Segundo o instituto, um entrave para a equalização do indicador de estudantes cursando o ensino superior reside na menor taxa de ingresso da população preta ou parda nesse nível de ensino.
Em 2018, essa taxa era de 35,4% na população negra e 53,2% na população branca. Esse número representa o percentual da população que concluiu ao menos o ensino médio e então entrou no ensino superior, independente de tê-lo concluído ou não.
O IBGE credita essa diferença à maior proporção de jovens pretos ou pardos que não dão prosseguimento aos estudos por terem que trabalhar ou procurar trabalho. Entre os que tinham de 18 a 24 anos, com ensino médio, que não frequentavam a escola por tais motivos, 61,8% eram negros.
A violência é outro fator que tem se refletido na educação, sobretudo no ensino fundamental e no médio.
Entre os negros, 53,9% declararam estudar em escola situada em área de risco em termos de violência. Já entre aqueles que cursam o nono ano do ensino fundamental, 15,1% declararam ter sido agredidos por algum adulto da família nos 30 dias anteriores à pesquisa, 6,2% tiveram envolvimento em briga com uso de arma de fogo e 8,4%, em briga com uso de arma branca.
"Os problemas de violência incidem de maneira bastante desigual entre homens jovens, pretos ou pardos. A população negra está vivendo em boa parcela em condições de precariedade", disse Crespo.

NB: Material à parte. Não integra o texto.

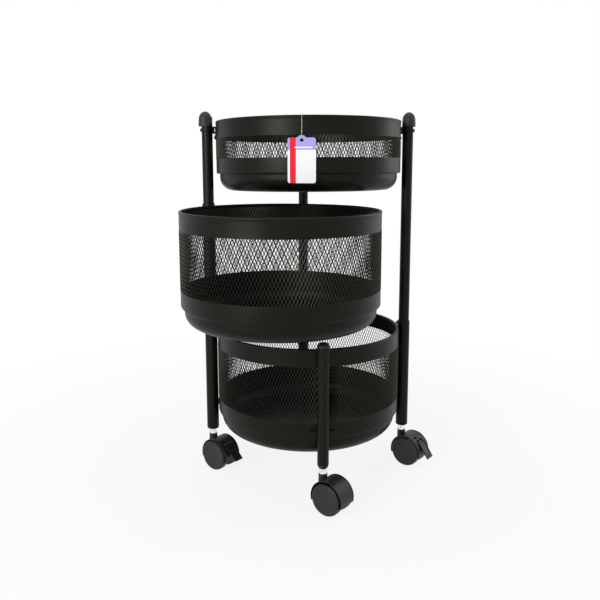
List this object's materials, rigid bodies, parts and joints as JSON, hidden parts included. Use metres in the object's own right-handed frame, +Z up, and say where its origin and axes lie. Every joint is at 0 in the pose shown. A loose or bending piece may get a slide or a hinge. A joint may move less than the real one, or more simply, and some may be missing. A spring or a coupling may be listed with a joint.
{
  "type": "tiered vegetable basket",
  "caption": "Free-standing rack of round expanded-metal baskets on posts with casters; the middle basket swings out about one post.",
  "frame": {"origin": "on the floor, under the middle of the bounding box, with the middle basket swung out as in the picture", "axes": "+X to the viewer's right, +Y away from the viewer, +Z up"},
  "size_m": [0.3898, 0.4256, 0.5686],
  "materials": {
    "powder_coat": "black satin powder coat",
    "cap_plastic": "black, finely grained",
    "caster_plastic": "black, satin",
    "chrome": "polished",
    "card": "coated card, blank of names",
    "clear_strand": "clear"
  },
  "bodies": {
    "frame": {"left_lower_tube": "powder_coat", "left_upper_tube": "powder_coat", "right_lower_tube": "powder_coat", "right_upper_tube": "powder_coat", "back_lower_tube": "powder_coat", "back_upper_tube": "powder_coat", "front_tube": "powder_coat", "left_cap": "cap_plastic", "right_cap": "cap_plastic", "back_cap": "cap_plastic", "front_cap": "cap_plastic", "left_plug": "cap_plastic", "right_plug": "cap_plastic", "back_plug": "cap_plastic", "front_plug": "cap_plastic", "top_rim_band": "powder_coat", "top_mesh_wall": "powder_coat", "top_lower_band": "powder_coat", "top_pan": "powder_coat", "bottom_rim_band": "powder_coat", "bottom_mesh_wall": "powder_coat", "bottom_lower_band": "powder_coat", "bottom_pan": "powder_coat", "top_left_collar": "powder_coat", "top_right_collar": "powder_coat", "top_back_collar": "powder_coat", "bottom_left_collar": "powder_coat", "bottom_right_collar": "powder_coat", "bottom_back_collar": "powder_coat", "bottom_front_collar": "powder_coat", "bottom_left_lug": "powder_coat", "bottom_right_lug": "powder_coat", "bottom_back_lug": "powder_coat", "bottom_front_lug": "powder_coat", "left_caster_stem": "chrome", "right_caster_stem": "chrome", "back_caster_stem": "chrome", "front_caster_stem": "chrome", "tag_loop": "clear_strand"},
    "middle_basket": {"middle_rim_band": "powder_coat", "middle_mesh_wall": "powder_coat", "middle_lower_band": "powder_coat", "middle_pan": "powder_coat", "middle_pivot_collar": "powder_coat", "middle_lower_collar": "powder_coat"},
    "left_caster": {"left_caster_housing": "caster_plastic"},
    "left_near_wheel": {"left_near_wheel": "caster_plastic"},
    "left_far_wheel": {"left_far_wheel": "caster_plastic"},
    "right_caster": {"right_caster_housing": "caster_plastic"},
    "right_near_wheel": {"right_near_wheel": "caster_plastic"},
    "right_far_wheel": {"right_far_wheel": "caster_plastic"},
    "back_caster": {"back_caster_housing": "caster_plastic"},
    "back_near_wheel": {"back_near_wheel": "caster_plastic"},
    "back_far_wheel": {"back_far_wheel": "caster_plastic"},
    "front_caster": {"front_caster_housing": "caster_plastic"},
    "front_near_wheel": {"front_near_wheel": "caster_plastic"},
    "front_far_wheel": {"front_far_wheel": "caster_plastic"},
    "left_brake_lever": {"left_brake_lever": "caster_plastic"},
    "right_brake_lever": {"right_brake_lever": "caster_plastic"},
    "tag_card": {"tag_card": "card"}
  },
  "joints": [
    {"name": "middle_swing", "type": "hinge", "parent": "frame", "child": "middle_basket", "pos_m": [-0.16299, 0.0388, 0.4123], "axis": [0, 0, -1], "range_deg": [-44.7, 220]},
    {"name": "left_swivel", "type": "hinge", "parent": "frame", "child": "left_caster", "pos_m": [-0.16299, 0.0388, 0.0537], "axis": [0, 0, 1], "continuous": true},
    {"name": "left_near_wheel_spin", "type": "hinge", "parent": "left_caster", "child": "left_near_wheel", "pos_m": [-0.15054, 0.02798, 0.024], "axis": [0.6561, 0.7547, 0], "continuous": true},
    {"name": "left_far_wheel_spin", "type": "hinge", "parent": "left_caster", "child": "left_far_wheel", "pos_m": [-0.15054, 0.02798, 0.024], "axis": [0.6561, 0.7547, 0], "continuous": true},
    {"name": "left_brake_press", "type": "hinge", "parent": "left_caster", "child": "left_brake_lever", "pos_m": [-0.15054, 0.02798, 0.024], "axis": [0.6561, 0.7547, 0], "range_deg": [0, 15]},
    {"name": "right_swivel", "type": "hinge", "parent": "frame", "child": "right_caster", "pos_m": [0.14781, 0.0388, 0.0537], "axis": [0, 0, 1], "continuous": true},
    {"name": "right_near_wheel_spin", "type": "hinge", "parent": "right_caster", "child": "right_near_wheel", "pos_m": [0.16026, 0.02798, 0.024], "axis": [0.6561, 0.7547, 0], "continuous": true},
    {"name": "right_far_wheel_spin", "type": "hinge", "parent": "right_caster", "child": "right_far_wheel", "pos_m": [0.16026, 0.02798, 0.024], "axis": [0.6561, 0.7547, 0], "continuous": true},
    {"name": "right_brake_press", "type": "hinge", "parent": "right_caster", "child": "right_brake_lever", "pos_m": [0.16026, 0.02798, 0.024], "axis": [0.6561, 0.7547, 0], "range_deg": [0, 15]},
    {"name": "back_swivel", "type": "hinge", "parent": "frame", "child": "back_caster", "pos_m": [-0.00759, 0.1942, 0.0537], "axis": [0, 0, 1], "continuous": true},
    {"name": "back_near_wheel_spin", "type": "hinge", "parent": "back_caster", "child": "back_near_wheel", "pos_m": [0.00486, 0.18338, 0.024], "axis": [0.6561, 0.7547, 0], "continuous": true},
    {"name": "back_far_wheel_spin", "type": "hinge", "parent": "back_caster", "child": "back_far_wheel", "pos_m": [0.00486, 0.18338, 0.024], "axis": [0.6561, 0.7547, 0], "continuous": true},
    {"name": "front_swivel", "type": "hinge", "parent": "frame", "child": "front_caster", "pos_m": [0.00503, -0.11608, 0.0537], "axis": [0, 0, 1], "continuous": true},
    {"name": "front_near_wheel_spin", "type": "hinge", "parent": "front_caster", "child": "front_near_wheel", "pos_m": [0.01749, -0.12691, 0.024], "axis": [0.6561, 0.7547, 0], "continuous": true},
    {"name": "front_far_wheel_spin", "type": "hinge", "parent": "front_caster", "child": "front_far_wheel", "pos_m": [0.01749, -0.12691, 0.024], "axis": [0.6561, 0.7547, 0], "continuous": true},
    {"name": "tag_swing", "type": "hinge", "parent": "frame", "child": "tag_card", "pos_m": [-0.02454, -0.10551, 0.5231], "axis": [-0.9932, 0.1167, 0], "range_deg": [0, 15]}
  ]
}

Enquanto a taxa de homicídios se manteve estável na população branca entre 2012 e 2017, na população negra esse número aumentou de 37,2 para 43,4 homicídios por 100 mil habitantes.
O estudo também mostra que, em 2017, uma pessoa preta ou parda tinha 2,7 vezes mais chances de ser vítima de assassinato do que uma pessoa branca. A taxa de homicídio dos jovens pretos ou pardos do sexo masculino era de 185 por 100 mil habitantes.